2) Welding difficulties and solutions

1. When welding the base layer, due to the large thickness of the plate, the welded joint is subject to a large restraint stress; under the action of the welding thermal cycle, the heat-affected zone is prone to produce martensite hardened structure, which increases the hardness and brittleness of the welded joint. Toughness and plasticity are significantly reduced. These factors can lead to welding cracks. In order to effectively prevent the occurrence of welding cracks, the measures that can be taken are: choose low-hydrogen electrode; dry the electrode as required before use; carefully clean the groove surface of water, oil, rust and other impurities; choose reasonable welding process parameters, such as Preheating before welding, slow cooling after welding, adopting multi-layer multi-pass welding, controlling the temperature between layers, etc.; choose the appropriate welding sequence to reduce welding stress, etc.

2. When welding the cladding with stainless steel electrode (A002), it is easy to melt the base layer and dilute the metal composition of the weld, thereby reducing the plasticity and corrosion resistance of the weld metal, and the brittleness of the fusion zone is significantly increased. Therefore, when welding cladding, the welding line energy must be controlled, and multi-layer multi-pass welding is used to reduce the welding penetration.

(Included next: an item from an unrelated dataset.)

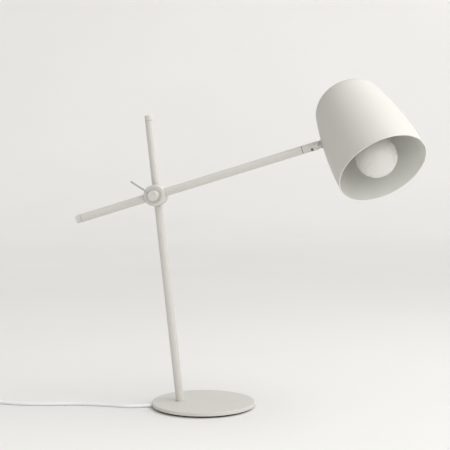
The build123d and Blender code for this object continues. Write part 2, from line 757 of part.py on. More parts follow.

3. When the transition layer is welded with austenitic steel electrode (A302), the weld is prone to hot cracks. At the same time, the carbon migration process occurs in the transition zone: that is, carbon transfers from the low-chromium base layer to the high-chromium stainless steel deposited metal. Therefore, a high-hardness carburization layer and a low-hardness decarburization are formed at the junction of the base layer and the cladding layer. layer, causing embrittlement (or softening) of the fusion zone, reducing the lasting strength and prone to fatigue cracks. It is advisable to use small-diameter electrodes and fast multi-pass welding. If necessary, cold water can be used to accelerate cooling, prevent the formation of decarburized layers, and make the welded joints have high strength and toughness.